Hearing her story from other people, I expected much warning, or advocating it as a last option. That isn’t what this was. Rather, she was aware of the situation, said it plainly, and still she went through with it. Ultimately, as much as I can share everyone else’s experience, list all the advice I was given, and probably sway you to either go with or against the system, ultimately, my own experience will prove to me if it is all worth it.

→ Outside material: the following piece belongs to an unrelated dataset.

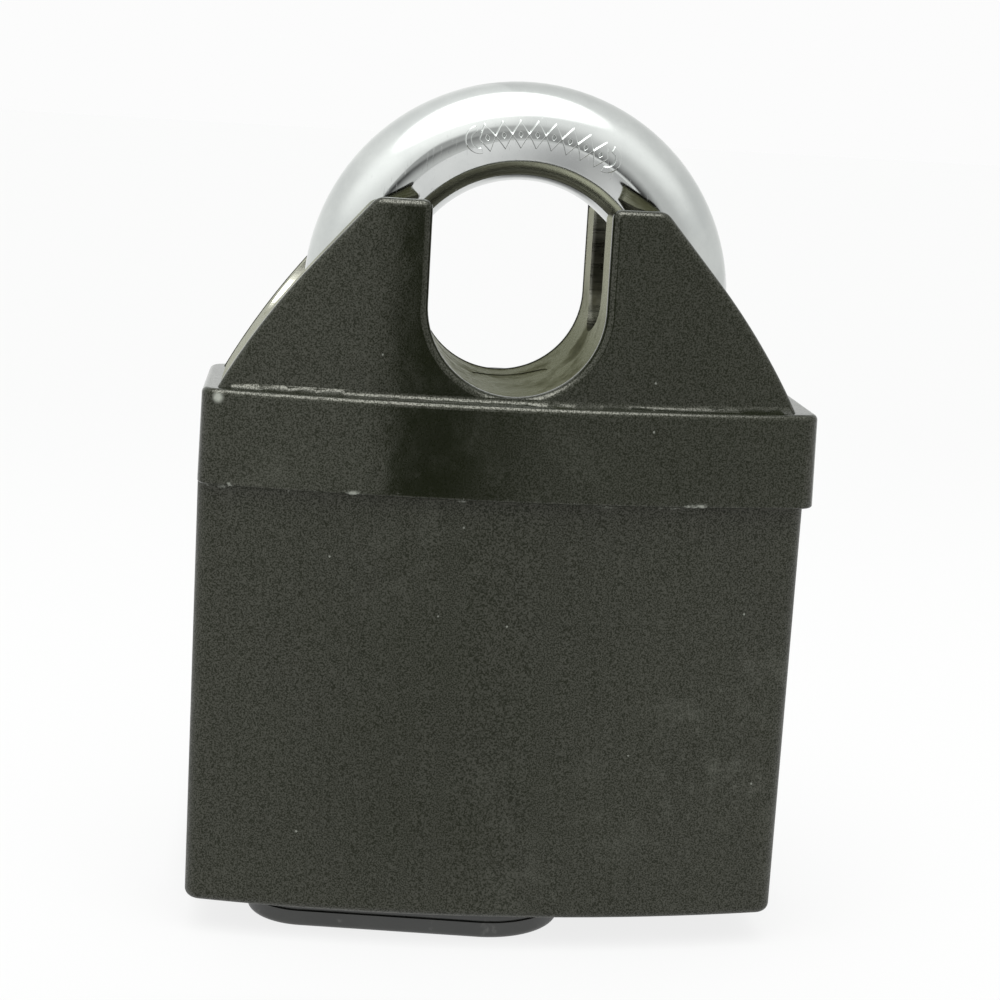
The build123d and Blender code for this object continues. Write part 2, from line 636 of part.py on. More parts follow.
with BuildPart() as cylinder_housing:
    with BuildSketch(Plane.XY.offset(HOUSING_Z)):
        Circle(CYL_R)
    extrude(amount=HOUSING_TOP - HOUSING_Z)
    with BuildSketch(Plane.XY.offset(HOUSING_Z)):
        Circle(MOUTH_R)
    extrude(amount=HOUSING_FACE, mode=Mode.SUBTRACT)
    with BuildSketch(Plane.XY.offset(HOUSING_Z + HOUSING_FACE)):
        Circle(DRUM_R + DRUM_FIT)
        # Groove that the sidebar drops into when the key is turned back.
        with Locations((0, DRUM_R)):
            Rectangle(SIDEBAR_W + 2 * FIT, 2 * GROOVE_D)
    extrude(amount=HOUSING_TOP, mode=Mode.SUBTRACT)
    with BuildSketch(Plane.XY.offset(DRUM_TOP + FIT)):
        Circle(DRUM_R + CLIP_GRIP)
    extrude(amount=CLIP_T + FIT, mode=Mode.SUBTRACT)
    # Half-round grooves for the lock pins.
    with BuildSketch(Plane.XZ):
        with Locations((-CHAMBER_R, LOCK_PIN_Z), (CHAMBER_R, LOCK_PIN_Z)):
            Circle(LOCK_PIN_R + FIT / 2)
    extrude(amount=CYL_R, both=True, mode=Mode.SUBTRACT)
cylinder_housing.part.label = "cylinder_housing"
export_step(cylinder_housing.part, "parts/cylinder_housing.step")

with BuildPart() as drum_circlip:
    with BuildSketch(Plane.XY.offset(DRUM_TOP + FIT + FIT / 2)):
        Circle(DRUM_R + CLIP_GRIP - FIT / 2)
        Circle(CLIP_BORE_R, mode=Mode.SUBTRACT)
        with Locations((0, -DRUM_R)):
            Rectangle(CLIP_BORE_R, DRUM_R, mode=Mode.SUBTRACT)
    extrude(amount=CLIP_T - FIT)
drum_circlip.part.label = "drum_circlip"
export_step(drum_circlip.part, "parts/drum_circlip.step")

with BuildPart() as disc_drum:
    with BuildSketch(Plane.XY.offset(DRUM_Z)):
        Circle(DRUM_R)
    extrude(amount=DRUM_TOP - DRUM_Z)
    with BuildSketch(Plane.XY.offset(DRUM_Z)):
        add(keyhole())
    extrude(amount=HOUSING_FACE, mode=Mode.SUBTRACT)
    # Bore for the stack, with the long window through which the discs are loaded.
    with BuildSketch(Plane.XY.offset(DRUM_Z + HOUSING_FACE)):
        Circle(DRUM_BORE)
        with Locations((0, -DRUM_R)):
            Rectangle(2 * DRUM_BORE, 2 * DRUM_R)
        with Locations((-DRUM_R, 0)):
            Rectangle(2 * SIDEBAR_D, SIDEBAR_W + FIT)
    extrude(amount=STACK_TOP - DRUM_Z - HOUSING_FACE, mode=Mode.SUBTRACT)
    with BuildSketch(Plane.XY.offset(DRUM_TOP)):
        Rectangle(TONGUE_L + LEG_GAP, TONGUE_W + LEG_GAP)
    extrude(amount=-TONGUE_H, mode=Mode.SUBTRACT)
disc_drum.part.label = "disc_drum"
export_step(disc_drum.part, "parts/disc_drum.step")

with BuildPart() as entry_disc:
    with BuildSketch(Plane.XY.offset(ENTRY_Z)):
        Circle(DISC_R)
        add(keyhole(), mode=Mode.SUBTRACT)
    extrude(amount=HOUSING_FACE - DISC_PLAY)
entry_disc.part.label = "entry_disc"
export_step(entry_disc.part, "parts/entry_disc.step")

with BuildPart() as code_discs:
    for index in range(DISC_COUNT):
        with BuildSketch(Plane.XY.offset(STACK_Z + index * DISC_PITCH)):
            Circle(DISC_R)
            add(keyhole(), mode=Mode.SUBTRACT)
            # True gate under the sidebar and a shallow false gate, at a different place on each disc.
            with Locations((-DISC_R, 0)):
                Rectangle(2 * GATE_D, SIDEBAR_W + 2 * FIT, mode=Mode.SUBTRACT)
            with PolarLocations(DISC_R, 1, FIRST_GATE + index % CODES * GATE_STEP):
                Rectangle(GATE_D, SIDEBAR_W, mode=Mode.SUBTRACT)
        extrude(amount=DISC_T)
code_discs.part.label = "code_discs"
export_step(code_discs.part, "parts/code_discs.step")

with BuildPart() as disc_spacers:
    for index in range(DISC_COUNT - 1):
        with BuildSketch(Plane.XY.offset(STACK_Z + index * DISC_PITCH + DISC_T + DISC_PLAY)):
            Circle(DISC_R)
            Circle(KEYWAY_L / 2 + LEG_GAP, mode=Mode.SUBTRACT)
            with Locations((-DISC_R, 0)):
                Rectangle(2 * GATE_D, SIDEBAR_W + 2 * FIT, mode=Mode.SUBTRACT)
        extrude(amount=SPACER_T)
disc_spacers.part.label = "disc_spacers"
export_step(disc_spacers.part, "parts/disc_spacers.step")

with BuildPart() as sidebar:
    with BuildSketch(Plane.XY.offset(STACK_Z)):
        with Locations((-DRUM_R + FIT, 0)):
            Rectangle(SIDEBAR_D, SIDEBAR_W, align=(Align.MIN, Align.CENTER))
    extrude(amount=STACK_TOP - STACK_Z - 2 * FIT)
    fillet(sidebar.edges().filter_by(Axis.Z), radius=SIDEBAR_ROUND)
sidebar.part.label = "sidebar"
export_step(sidebar.part, "parts/sidebar.step")
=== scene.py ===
"""Looks of the closed-shackle padlock: camera, studio, materials and the shackle's raised mark.

Metres, in the CAD model's frame: +Z up, -Y towards the front, the floor at z = 0.
"""

from math import cos, hypot, pi, radians, sin

import bpy
from mathutils import Matrix, Vector


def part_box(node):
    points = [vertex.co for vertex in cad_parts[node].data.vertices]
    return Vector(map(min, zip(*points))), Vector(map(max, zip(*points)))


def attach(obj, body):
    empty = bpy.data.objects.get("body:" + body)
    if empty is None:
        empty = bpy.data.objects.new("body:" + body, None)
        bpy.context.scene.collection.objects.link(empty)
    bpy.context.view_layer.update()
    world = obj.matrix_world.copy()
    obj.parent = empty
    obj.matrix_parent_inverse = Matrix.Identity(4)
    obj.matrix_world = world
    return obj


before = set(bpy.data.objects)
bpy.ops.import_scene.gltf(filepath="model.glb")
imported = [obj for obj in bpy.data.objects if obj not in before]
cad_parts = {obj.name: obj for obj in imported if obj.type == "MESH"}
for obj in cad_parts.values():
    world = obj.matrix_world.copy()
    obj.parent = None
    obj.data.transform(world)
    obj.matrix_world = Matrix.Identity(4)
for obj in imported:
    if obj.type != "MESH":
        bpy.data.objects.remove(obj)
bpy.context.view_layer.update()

MM = 0.001

# ---------------------------------------------------------------- sizes
# Read from the frame, apart from NOTCH_X, the middle of the notch between the horns.
COVER_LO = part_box("top_cover")[0]
SLEEVE_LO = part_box("lower_sleeve")[0]
SHACKLE_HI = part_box("shackle")[1]
LIP_Z = COVER_LO.z
ROD_R = SHACKLE_HI.y
BOW_R = SHACKLE_HI.x - ROD_R
BOW_Z = SHACKLE_HI.z - ROD_R - BOW_R
NOTCH_X = -1.0 * MM

# ---------------------------------------------------------------- camera
CAMERA_AT = (-0.028014, -0.300909, 0.120166)
CAMERA_LENS = 78.355
CAMERA_YAW = 0.0909
CAMERA_PITCH = 0.1925
CAMERA_ROLL = 0.0589


def make_camera():
    """Camera in front, a little to the left of the lock and above it, looking slightly down."""
    data = bpy.data.cameras.new("view")
    data.lens = CAMERA_LENS
    data.clip_start = 0.01
    data.clip_end = 100.0
    camera = bpy.data.objects.new("view", data)
    turn = Matrix.Rotation(-CAMERA_YAW, 4, "Z")
    tilt = Matrix.Rotation(pi / 2 - CAMERA_PITCH, 4, "X")
    roll = Matrix.Rotation(CAMERA_ROLL, 4, "Z")
    camera.matrix_world = Matrix.Translation(CAMERA_AT) @ turn @ tilt @ roll
    bpy.context.scene.collection.objects.link(camera)
    bpy.context.scene.camera = camera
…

Eventually, when I was typing out my first email to the department, I felt like I was entering with all the protection and knowledge necessary. A very prepared soldier ready to take whatever came at me. I hit send, and put my phone aside. It was within the next two hours that I saw a response. One of the girls who had given me her advice was with me, and I told her how fast the response came in. She was shocked. I thought maybe it was just chance, but a part of me was hopeful that the system isn’t the same for all. My next email was sent, and again, in under two hours, I had a response. That’s when it dawned on me that I could not take others’ experiences and assume that would be my fate. I used them as the knowledge and help that fueled me, but ultimately that’s all it was. It was what had happened to others and not a prediction of what could happen to me.
So, here is my own advice: Each story is a stand alone experience. Maybe the system is simply about how fast you can outrun the other engaged couples around you aiming for housing, but, if you don’t try, you definitely are left with less options. During the time of engagement, especially for students, there is not only so much planning one can do, especially with the load of a student to tow around. Give yourself all of the options. Allow yourself to have more room to breathe and enjoy what is such a special time. Don’t think that because something is slim, or difficult, that you should turn away or barely try. Be realistic, understand that there are a lot of people wanting exactly what you want.
Ultimately, know that you will find somewhere to live and it will work out in the end. Wherever you end up you will make your house a home.